None of the reports on the BBC web site cover Mr Milligan’s interview on the BBC Breakfast show on Friday 14 January at 7:25am. Here he finally acknowledges the costs and inconvenience of the overnight stays through a passing reference to the many comments received on the story, but all he really says is that the electricity would have cost around £10. (Note: It is illegal to charge for an electric charge point for three years from installation according to the regulations governing their installation, which is why they are free at the moment). Does anyone have a transcript of this broadcast or a recording of it, as it would be useful to capture what was actually said?

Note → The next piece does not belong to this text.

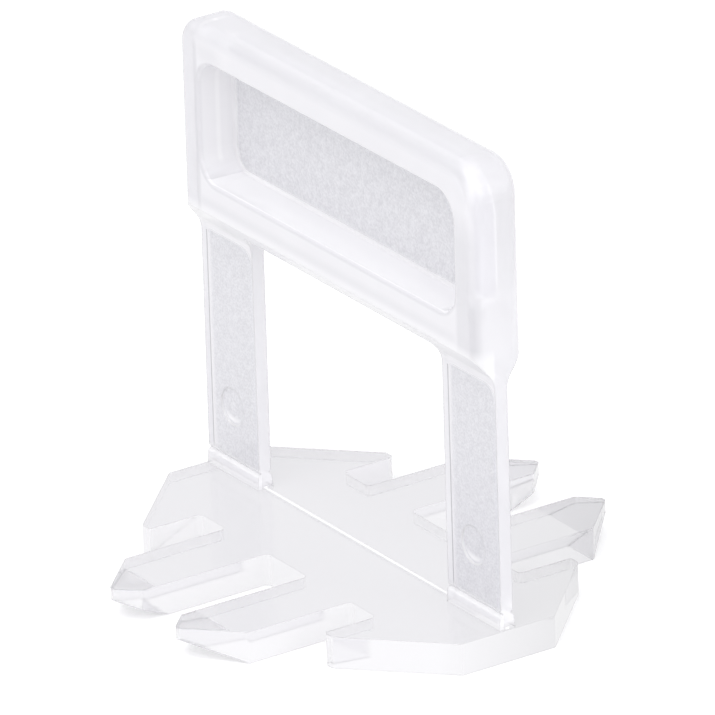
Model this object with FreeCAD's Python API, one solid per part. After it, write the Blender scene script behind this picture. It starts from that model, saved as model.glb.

On the subject of overnight stays, he makes no mention of how far away from each charging point is his overnight hostelry, and how does he get to them, and absolutely no mention of these costs. Does he walk to each hotel with all his luggage or do the production team give him a lift. He doesn’t include this down time in his calculations, but by my reckoning he travelled for 87 hours (minimum) for the 484 miles, giving 5.5 miles per hour – not the 6 miles per hour given. Why be petty and count travelling and charging time only – his stops were governed by car park opening hours, so he could not just turn up somewhere at three in the morning.
As the direct route is only 404 miles, then his true average speed is less than five miles per hour, and I can walk that fast (yes, I know I would need to stop, etc.) and these comments are just another means of highlighting the absurdity of the whole experiment.
So how does Mr Milligan sum up his adventure:
“A journey which proves that the electric car can now cover long distances which reinforces its claim on the future.”